Je n’apprécie pas ce type de narration, sauf s’il y a une bonne raison de l’utiliser. Dans Sinners, il n’y en a pas. C’est simplement un choix de Coogler pour provoquer la situation et lui offrir une scène d’ouverture captivante. Cependant, cela diminue le suspense car on comprend assez bien la direction du récit et suscite une certaine impatience : quand le flashback reviendra-t-il au présent ?
La majeure partie des 100 minutes à venir consiste à alterner les genres. Des récits importants sont entrelacés avec plusieurs intrigues secondaires. La première histoire raconte l’histoire des frères gangsters Elijah « Smoke » Moore et Elias « Stack » Moore (tous deux interprétés par Michael B. Jordan) revenus de Chicago où ils auraient travaillé comme hommes de main pour Al Capone. Ils sont aisés mais pourraient subir des pressions du Nord. Ils sont retournés dans le delta du Mississippi pour ouvrir un juke-joint. Ils recrutent des talents comme Sammie, le pianiste Delta Slim (Delroy Lindo) et la petite amie de Smoke, Annie (Wunmi Mosaku) tout en préparant une soirée d’ouverture palpitante et animée. Pendant ce temps, Stack fait une rencontre embarrassante avec son ancienne partenaire, Mary (Hailee Steinfeld).

L’ouverture du juke-joint est un spectacle à ne pas manquer mais des nuages orageux se forment alors que le soleil se couche à l’ouest. Cet endroit extrêmement populaire est devenu le centre d’attention non seulement d’une communauté de Noirs assidus en quête de détente après une semaine de travail dans les champs de coton mais aussi d’une bande de membres du Ku Klux Klan assoiffés de violence et d’un groupe de vampires représentant une menace à la fois spirituelle et physique.

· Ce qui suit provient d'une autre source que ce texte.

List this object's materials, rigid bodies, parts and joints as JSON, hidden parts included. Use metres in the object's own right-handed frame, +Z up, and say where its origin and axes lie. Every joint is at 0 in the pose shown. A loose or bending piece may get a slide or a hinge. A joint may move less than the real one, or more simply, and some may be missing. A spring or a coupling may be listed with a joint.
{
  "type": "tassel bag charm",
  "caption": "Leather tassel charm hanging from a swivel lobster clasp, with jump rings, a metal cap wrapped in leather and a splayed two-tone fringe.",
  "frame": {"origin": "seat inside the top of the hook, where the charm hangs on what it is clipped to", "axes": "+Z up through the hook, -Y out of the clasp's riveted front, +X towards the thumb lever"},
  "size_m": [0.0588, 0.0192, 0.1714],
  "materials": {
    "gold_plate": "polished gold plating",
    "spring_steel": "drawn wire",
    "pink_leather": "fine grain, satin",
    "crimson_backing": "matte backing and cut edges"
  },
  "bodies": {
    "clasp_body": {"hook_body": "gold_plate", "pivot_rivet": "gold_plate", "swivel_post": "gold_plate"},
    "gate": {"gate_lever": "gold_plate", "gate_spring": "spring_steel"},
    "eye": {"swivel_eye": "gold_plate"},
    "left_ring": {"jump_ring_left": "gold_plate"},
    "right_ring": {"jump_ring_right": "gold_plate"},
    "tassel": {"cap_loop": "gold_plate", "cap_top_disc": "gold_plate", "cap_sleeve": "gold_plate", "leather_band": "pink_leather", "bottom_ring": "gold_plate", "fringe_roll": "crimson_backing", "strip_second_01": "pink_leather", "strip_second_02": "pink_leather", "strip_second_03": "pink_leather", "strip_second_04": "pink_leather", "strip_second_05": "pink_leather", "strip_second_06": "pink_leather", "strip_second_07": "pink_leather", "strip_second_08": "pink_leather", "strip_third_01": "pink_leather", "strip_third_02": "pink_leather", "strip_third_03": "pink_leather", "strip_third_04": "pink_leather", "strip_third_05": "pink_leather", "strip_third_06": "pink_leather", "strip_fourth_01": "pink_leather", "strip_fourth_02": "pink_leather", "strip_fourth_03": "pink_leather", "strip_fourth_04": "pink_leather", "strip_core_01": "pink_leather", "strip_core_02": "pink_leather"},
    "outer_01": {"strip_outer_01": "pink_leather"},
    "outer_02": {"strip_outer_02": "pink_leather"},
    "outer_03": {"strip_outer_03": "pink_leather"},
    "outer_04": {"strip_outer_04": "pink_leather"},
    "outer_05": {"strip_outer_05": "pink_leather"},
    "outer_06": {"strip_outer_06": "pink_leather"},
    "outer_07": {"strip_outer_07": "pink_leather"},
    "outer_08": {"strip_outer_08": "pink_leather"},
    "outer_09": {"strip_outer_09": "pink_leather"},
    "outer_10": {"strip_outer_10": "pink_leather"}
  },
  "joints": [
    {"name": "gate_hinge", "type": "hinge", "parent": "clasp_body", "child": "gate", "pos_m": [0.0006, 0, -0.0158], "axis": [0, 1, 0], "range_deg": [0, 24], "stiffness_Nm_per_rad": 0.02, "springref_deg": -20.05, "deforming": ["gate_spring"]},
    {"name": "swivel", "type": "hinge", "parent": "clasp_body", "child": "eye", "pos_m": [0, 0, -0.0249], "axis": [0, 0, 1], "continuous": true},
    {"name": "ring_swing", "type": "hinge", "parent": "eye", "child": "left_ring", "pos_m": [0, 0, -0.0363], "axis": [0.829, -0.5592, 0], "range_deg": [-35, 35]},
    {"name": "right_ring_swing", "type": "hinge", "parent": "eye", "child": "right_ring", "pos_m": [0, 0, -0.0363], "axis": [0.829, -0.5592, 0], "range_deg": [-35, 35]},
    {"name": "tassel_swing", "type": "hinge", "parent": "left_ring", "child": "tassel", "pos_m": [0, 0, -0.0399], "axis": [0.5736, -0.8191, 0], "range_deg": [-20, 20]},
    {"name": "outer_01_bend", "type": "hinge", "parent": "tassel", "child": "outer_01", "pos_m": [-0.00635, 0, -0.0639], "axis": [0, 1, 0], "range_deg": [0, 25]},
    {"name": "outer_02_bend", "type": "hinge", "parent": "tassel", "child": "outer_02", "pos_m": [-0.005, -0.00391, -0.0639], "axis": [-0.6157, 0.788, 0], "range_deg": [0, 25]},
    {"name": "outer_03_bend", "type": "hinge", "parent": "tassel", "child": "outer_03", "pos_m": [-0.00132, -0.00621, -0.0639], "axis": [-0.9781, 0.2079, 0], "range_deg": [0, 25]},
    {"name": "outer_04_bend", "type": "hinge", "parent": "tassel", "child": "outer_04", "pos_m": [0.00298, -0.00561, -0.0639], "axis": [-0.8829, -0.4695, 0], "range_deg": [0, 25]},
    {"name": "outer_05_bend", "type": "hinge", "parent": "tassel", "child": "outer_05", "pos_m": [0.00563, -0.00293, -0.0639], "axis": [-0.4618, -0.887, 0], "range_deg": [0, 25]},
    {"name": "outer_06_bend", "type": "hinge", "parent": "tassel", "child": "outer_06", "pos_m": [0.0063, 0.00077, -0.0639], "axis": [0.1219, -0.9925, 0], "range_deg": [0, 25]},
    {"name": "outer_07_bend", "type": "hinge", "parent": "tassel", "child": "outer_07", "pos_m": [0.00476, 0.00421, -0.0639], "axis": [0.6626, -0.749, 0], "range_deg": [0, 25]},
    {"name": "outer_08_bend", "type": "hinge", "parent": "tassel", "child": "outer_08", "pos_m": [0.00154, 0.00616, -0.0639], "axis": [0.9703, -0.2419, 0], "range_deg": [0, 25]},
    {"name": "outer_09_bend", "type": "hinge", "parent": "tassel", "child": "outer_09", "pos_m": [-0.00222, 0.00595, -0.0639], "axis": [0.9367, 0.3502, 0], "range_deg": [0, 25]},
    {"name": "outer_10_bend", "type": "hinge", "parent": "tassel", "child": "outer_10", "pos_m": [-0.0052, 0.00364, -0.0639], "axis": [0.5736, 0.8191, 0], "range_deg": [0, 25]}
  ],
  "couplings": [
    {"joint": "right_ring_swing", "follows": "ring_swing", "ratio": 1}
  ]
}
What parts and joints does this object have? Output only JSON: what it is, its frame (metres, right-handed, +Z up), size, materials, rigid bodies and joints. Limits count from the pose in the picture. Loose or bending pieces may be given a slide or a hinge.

Tandis que la foule se balance au rythme d’une mélodie entraînante et que des individus se glissent dans des pièces secrètes pour plus d’intimité, les forces sinistres passent à l’action. (Des réverbérations délibérées d’Une Nuit En enfer font surface.)
On pourrait réagir de deux manières à la mise en scène de près d’une heure du film : déçu par le peu de résultats des différentes dynamiques interpersonnelles introduites ou impatient que Coogler mette trop de temps à aborder les aspects horrifiques. En fait, hormis la scène d’ouverture, il faut environ 45 minutes pour comprendre qu’il ne s’agit pas simplement d’un drame d’époque classique sur la vie rurale du Mississippi en 1932. Le film est à mi-chemin avant que les vampires ne commencent véritablement à s’impliquer.

La réalisation de Coogler comprend plusieurs prises de vue continues où sa caméra glisse à travers la foule, des séquences alternant entre différentes représentations de l’hédonisme et de longues séquences musicales (dont une qui intègre des éléments métaphysiques de voyage dans le temps). On peut se demander pourquoi Coogler est réservé concernant les scènes de sexe (surtout lorsque les dialogues sont assez explicites), mais c’est un choix stylistique délibéré. Il ne se retient cependant jamais lorsqu’il s’agit de carnages et de morsures.
La représentation que fait Coogler du Sud est impeccable. La présence du Klan bien qu’historiquement fidèle semble superflue. Je comprends que Coogler fasse des comparaisons, mais la « récompense » semble être un ajout au lieu de faire partie intégrante de l’histoire. Cet élément du film nécessitait une intégration plus cohérente au récit global pour un effet plus marqué. Sinners réussit mieux son approche de la mythologie vampirique en mettant l’accent sur la camaraderie et la famille. L’épilogue du film, une coda étonnamment longue apparaissant à mi-générique est à la fois captivant et superflu avec l’apparition de l’icône du blues Buddy Guy. À la fois luxueux et apprécié, le lieu est pourtant inhabituel. (Il y a aussi une scène à la toute fin mais elle peut facilement passer inaperçue sauf pour les complétionnistes.)


Michael B. Jordan démontre ses talents d’acteur en incarnant les jumeaux Smoke et Stack qui se ressemblent mais possèdent des traits de personnalité distincts. Smoke adopte une approche plus pragmatique et professionnelle auprès des hommes, tandis que Stack est plus enclin à savourer les plaisirs de la vie. Coogler utilise des effets visuels pour assurer la fluidité des interactions entre les frères. Les techniques classiques hollywoodiennes comme les écrans partagés et les doublures, ne sont jamais évoquées.
J’aurais aimé aimer Sinners plus que je ne l’aime réellement mais l’énergie est si contagieuse qu’il est inévitable de se laisser emporter. Malgré ses défauts, le film de Coogler est un film totalement unique, regorgeant de scènes impressionnantes, d’un jeu d’acteur puissant et d’une violence et d’un gore d’horreur intenses. C’est un mélange désordonné qui crée un espace nouveau pour les vampires, à l’image de Let the Right One In.